→ **Provided data**
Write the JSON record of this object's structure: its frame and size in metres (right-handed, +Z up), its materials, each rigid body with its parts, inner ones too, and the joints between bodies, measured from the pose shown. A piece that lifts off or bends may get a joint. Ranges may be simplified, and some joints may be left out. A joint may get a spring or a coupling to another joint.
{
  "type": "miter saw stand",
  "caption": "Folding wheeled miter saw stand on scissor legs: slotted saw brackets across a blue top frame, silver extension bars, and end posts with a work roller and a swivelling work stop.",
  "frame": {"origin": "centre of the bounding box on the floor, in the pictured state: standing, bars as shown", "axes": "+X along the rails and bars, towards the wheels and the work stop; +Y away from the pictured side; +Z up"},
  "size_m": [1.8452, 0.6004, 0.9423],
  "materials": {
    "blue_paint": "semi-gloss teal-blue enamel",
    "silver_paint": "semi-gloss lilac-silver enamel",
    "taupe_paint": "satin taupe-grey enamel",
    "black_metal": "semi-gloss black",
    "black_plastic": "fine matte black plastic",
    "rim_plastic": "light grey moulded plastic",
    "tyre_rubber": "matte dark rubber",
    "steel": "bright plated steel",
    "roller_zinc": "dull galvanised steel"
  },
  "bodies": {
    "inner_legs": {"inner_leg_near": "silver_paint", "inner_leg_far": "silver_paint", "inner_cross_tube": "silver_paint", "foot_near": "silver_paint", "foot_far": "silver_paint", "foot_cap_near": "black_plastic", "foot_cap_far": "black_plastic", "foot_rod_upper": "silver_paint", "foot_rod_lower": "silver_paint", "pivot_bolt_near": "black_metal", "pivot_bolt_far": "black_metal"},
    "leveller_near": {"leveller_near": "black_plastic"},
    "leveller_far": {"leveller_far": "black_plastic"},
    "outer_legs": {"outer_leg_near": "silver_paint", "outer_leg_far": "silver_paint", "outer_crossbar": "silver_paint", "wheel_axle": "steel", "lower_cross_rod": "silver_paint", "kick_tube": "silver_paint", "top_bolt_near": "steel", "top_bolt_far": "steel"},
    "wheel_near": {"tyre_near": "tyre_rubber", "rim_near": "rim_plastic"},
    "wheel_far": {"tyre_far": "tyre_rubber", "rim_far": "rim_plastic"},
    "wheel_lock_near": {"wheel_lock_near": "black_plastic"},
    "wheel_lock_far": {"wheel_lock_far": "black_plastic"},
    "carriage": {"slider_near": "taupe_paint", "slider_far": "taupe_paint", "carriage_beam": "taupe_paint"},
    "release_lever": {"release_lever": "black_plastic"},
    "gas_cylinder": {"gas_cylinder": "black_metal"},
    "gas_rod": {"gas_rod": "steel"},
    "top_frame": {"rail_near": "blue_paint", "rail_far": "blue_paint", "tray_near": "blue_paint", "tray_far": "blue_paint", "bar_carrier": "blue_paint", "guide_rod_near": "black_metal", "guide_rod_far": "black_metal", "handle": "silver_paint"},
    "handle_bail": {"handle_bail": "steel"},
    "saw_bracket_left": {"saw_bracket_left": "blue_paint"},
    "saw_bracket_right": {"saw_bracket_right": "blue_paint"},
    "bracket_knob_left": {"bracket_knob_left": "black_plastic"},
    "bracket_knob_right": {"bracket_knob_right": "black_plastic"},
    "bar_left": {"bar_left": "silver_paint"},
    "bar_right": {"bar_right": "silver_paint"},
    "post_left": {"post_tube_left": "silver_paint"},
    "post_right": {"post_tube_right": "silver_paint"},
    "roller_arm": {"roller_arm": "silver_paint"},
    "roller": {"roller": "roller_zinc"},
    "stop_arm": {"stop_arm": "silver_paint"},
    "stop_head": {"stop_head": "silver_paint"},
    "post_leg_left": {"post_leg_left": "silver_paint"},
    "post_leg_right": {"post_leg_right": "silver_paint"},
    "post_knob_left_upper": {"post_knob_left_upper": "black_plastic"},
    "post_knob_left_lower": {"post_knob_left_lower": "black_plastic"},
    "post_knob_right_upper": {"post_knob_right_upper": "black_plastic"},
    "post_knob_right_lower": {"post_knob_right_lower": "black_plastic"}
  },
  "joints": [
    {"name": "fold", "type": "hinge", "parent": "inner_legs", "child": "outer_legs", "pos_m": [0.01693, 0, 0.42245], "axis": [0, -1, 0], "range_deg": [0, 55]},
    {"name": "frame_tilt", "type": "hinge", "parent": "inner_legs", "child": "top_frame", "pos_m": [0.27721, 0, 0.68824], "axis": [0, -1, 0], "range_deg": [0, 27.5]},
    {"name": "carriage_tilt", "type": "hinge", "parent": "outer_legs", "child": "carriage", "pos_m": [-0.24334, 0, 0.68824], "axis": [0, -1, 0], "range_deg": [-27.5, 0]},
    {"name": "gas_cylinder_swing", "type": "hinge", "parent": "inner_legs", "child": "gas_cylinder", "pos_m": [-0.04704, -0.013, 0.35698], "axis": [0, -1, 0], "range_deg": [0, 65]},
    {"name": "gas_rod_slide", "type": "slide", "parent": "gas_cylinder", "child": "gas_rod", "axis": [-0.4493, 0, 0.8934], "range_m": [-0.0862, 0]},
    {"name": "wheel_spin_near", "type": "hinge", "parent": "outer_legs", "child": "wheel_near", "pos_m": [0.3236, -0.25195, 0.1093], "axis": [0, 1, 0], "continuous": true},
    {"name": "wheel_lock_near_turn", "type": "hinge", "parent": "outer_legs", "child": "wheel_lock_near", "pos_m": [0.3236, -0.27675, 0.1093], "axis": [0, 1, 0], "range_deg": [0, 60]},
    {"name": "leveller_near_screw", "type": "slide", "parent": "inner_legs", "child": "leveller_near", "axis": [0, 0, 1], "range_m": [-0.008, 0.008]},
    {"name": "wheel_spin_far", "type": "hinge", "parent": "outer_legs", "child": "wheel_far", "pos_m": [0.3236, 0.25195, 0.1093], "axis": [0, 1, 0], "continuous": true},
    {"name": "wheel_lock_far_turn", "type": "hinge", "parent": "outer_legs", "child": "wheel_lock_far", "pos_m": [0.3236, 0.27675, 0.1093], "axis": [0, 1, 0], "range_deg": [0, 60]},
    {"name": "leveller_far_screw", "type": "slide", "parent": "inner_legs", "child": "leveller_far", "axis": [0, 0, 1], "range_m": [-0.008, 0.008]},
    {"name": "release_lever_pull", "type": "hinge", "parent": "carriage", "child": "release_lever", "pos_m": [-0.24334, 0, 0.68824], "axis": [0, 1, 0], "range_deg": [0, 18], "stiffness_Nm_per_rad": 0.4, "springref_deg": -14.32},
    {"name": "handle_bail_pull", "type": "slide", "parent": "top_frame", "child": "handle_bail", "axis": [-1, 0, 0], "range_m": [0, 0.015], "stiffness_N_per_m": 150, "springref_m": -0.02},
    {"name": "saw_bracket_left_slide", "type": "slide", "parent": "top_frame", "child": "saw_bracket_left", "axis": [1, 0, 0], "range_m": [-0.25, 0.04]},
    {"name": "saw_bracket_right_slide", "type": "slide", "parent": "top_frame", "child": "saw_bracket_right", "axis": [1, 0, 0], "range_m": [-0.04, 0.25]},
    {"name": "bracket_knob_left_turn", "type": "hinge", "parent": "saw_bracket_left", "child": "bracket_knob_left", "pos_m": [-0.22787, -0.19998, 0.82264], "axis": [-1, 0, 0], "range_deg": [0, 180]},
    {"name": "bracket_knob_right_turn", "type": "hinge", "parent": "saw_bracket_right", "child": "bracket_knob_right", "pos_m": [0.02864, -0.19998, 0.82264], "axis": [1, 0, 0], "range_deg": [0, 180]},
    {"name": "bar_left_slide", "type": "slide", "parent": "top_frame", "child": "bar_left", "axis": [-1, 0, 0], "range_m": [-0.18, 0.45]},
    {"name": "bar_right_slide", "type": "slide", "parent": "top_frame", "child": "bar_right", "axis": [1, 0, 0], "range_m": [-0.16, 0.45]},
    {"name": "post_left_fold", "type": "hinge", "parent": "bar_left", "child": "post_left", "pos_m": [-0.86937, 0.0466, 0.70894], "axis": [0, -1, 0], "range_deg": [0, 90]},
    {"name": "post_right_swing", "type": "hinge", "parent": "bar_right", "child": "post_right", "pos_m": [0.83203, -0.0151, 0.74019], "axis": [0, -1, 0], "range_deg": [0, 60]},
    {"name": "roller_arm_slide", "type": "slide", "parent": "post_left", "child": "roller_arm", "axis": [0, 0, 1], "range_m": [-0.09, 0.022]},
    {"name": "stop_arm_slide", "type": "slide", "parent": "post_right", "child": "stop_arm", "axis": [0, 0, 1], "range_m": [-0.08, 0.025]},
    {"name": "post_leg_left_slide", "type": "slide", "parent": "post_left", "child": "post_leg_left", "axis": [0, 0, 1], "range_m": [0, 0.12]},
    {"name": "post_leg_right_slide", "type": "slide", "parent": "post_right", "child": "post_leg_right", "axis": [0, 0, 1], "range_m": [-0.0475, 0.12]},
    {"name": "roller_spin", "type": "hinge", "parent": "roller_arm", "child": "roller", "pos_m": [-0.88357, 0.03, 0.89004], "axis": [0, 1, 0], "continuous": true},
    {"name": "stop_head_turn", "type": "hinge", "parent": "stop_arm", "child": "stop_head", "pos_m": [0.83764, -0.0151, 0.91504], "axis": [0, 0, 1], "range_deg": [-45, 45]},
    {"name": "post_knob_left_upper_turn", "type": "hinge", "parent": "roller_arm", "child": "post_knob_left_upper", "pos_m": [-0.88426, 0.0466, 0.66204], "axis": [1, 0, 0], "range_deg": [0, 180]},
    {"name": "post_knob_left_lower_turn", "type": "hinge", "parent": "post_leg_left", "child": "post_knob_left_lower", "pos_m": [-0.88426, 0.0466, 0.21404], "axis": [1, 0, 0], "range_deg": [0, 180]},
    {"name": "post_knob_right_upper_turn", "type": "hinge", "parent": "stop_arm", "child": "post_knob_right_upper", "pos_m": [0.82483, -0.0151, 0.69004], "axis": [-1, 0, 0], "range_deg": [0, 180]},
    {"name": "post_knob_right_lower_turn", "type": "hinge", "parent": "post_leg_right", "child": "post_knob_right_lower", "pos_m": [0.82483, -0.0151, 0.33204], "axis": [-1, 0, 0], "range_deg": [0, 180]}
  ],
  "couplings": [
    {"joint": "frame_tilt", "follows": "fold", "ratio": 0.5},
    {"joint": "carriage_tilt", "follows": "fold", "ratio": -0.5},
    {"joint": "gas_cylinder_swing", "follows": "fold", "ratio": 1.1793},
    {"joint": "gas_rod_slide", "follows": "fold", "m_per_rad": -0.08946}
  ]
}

---

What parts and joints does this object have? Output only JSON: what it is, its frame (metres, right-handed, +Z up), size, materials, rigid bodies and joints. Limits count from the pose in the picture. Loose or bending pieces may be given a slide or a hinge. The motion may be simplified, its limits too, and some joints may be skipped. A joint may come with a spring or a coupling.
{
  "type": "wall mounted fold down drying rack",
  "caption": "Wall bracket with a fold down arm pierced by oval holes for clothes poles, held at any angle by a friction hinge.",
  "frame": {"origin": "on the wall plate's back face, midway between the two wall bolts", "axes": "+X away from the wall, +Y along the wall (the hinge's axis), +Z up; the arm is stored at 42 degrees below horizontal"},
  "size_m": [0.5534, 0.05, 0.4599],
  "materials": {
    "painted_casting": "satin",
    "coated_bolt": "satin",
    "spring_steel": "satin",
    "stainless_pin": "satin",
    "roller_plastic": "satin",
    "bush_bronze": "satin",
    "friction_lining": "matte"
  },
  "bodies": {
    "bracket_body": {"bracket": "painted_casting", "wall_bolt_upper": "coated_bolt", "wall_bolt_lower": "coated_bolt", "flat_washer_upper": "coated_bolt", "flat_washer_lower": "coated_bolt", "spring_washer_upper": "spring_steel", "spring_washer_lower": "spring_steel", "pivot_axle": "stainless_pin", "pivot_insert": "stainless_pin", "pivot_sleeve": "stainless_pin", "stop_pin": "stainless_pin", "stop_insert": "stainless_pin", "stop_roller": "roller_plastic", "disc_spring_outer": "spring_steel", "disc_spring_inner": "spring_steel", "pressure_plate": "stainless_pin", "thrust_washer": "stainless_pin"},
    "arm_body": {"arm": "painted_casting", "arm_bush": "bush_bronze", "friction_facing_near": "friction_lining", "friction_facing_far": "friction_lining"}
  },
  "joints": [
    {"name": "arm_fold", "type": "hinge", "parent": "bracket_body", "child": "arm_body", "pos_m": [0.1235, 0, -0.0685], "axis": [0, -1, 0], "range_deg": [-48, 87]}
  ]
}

...

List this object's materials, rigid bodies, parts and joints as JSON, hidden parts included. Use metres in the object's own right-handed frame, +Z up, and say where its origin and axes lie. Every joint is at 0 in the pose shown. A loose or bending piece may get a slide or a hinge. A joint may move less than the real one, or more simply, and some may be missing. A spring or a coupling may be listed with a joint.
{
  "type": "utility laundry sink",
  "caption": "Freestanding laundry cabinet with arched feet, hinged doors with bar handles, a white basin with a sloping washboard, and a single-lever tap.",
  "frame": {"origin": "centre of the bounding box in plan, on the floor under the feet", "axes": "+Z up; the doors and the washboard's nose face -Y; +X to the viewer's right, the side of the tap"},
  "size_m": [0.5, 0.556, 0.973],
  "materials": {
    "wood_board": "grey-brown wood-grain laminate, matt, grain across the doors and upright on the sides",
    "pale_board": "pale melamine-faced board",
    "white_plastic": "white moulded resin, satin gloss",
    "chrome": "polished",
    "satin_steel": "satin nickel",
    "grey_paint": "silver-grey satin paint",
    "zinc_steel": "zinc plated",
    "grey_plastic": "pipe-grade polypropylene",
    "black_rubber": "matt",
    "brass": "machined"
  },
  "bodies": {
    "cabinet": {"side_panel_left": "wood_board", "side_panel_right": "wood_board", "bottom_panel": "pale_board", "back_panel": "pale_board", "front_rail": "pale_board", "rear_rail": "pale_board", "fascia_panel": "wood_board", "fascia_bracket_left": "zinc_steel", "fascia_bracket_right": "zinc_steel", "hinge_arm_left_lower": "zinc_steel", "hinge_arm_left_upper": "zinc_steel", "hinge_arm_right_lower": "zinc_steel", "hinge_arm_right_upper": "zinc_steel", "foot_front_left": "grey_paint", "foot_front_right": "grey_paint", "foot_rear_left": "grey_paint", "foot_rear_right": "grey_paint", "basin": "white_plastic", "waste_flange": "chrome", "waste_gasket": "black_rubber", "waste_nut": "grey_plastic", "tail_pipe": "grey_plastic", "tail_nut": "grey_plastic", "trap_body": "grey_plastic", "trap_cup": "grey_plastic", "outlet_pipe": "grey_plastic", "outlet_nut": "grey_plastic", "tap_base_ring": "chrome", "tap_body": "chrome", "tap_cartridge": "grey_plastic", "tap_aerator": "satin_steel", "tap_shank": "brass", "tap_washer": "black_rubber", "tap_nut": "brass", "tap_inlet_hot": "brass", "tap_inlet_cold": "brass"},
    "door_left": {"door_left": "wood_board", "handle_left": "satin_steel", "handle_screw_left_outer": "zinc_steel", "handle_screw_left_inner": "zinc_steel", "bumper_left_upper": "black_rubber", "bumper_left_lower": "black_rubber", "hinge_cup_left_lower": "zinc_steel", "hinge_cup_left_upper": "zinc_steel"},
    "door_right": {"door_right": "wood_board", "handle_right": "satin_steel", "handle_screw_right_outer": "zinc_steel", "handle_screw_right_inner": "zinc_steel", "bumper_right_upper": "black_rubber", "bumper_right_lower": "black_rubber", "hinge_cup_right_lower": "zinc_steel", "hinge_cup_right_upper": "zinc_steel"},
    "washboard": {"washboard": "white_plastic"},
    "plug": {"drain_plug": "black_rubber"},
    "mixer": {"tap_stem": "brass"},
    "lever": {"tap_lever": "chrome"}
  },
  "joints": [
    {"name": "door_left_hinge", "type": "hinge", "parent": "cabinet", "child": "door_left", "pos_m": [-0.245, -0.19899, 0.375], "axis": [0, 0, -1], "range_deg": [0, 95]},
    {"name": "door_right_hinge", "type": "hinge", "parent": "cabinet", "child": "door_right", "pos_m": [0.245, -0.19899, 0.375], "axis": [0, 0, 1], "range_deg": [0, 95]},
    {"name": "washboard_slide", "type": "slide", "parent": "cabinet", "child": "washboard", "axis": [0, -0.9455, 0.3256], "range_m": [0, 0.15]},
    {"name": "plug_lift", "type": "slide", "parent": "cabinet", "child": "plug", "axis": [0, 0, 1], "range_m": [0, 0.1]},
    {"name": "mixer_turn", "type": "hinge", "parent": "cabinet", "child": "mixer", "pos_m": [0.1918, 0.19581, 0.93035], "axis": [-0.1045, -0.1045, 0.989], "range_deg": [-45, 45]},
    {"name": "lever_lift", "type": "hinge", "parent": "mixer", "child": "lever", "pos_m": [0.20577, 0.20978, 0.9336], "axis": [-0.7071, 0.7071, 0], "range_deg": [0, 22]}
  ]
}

→ **Required task**
Every line in the data above that contains "between" needs to be copied.

→ **Response to this task**
Write the JSON record of this object's structure: its frame and size in metres (right-handed, +Z up), its materials, each rigid body with its parts, inner ones too, and the joints between bodies, measured from the pose shown. A piece that lifts off or bends may get a joint. Ranges may be simplified, and some joints may be left out. A joint may get a spring or a coupling to another joint.
  "frame": {"origin": "on the wall plate's back face, midway between the two wall bolts", "axes": "+X away from the wall, +Y along the wall (the hinge's axis), +Z up; the arm is stored at 42 degrees below horizontal"},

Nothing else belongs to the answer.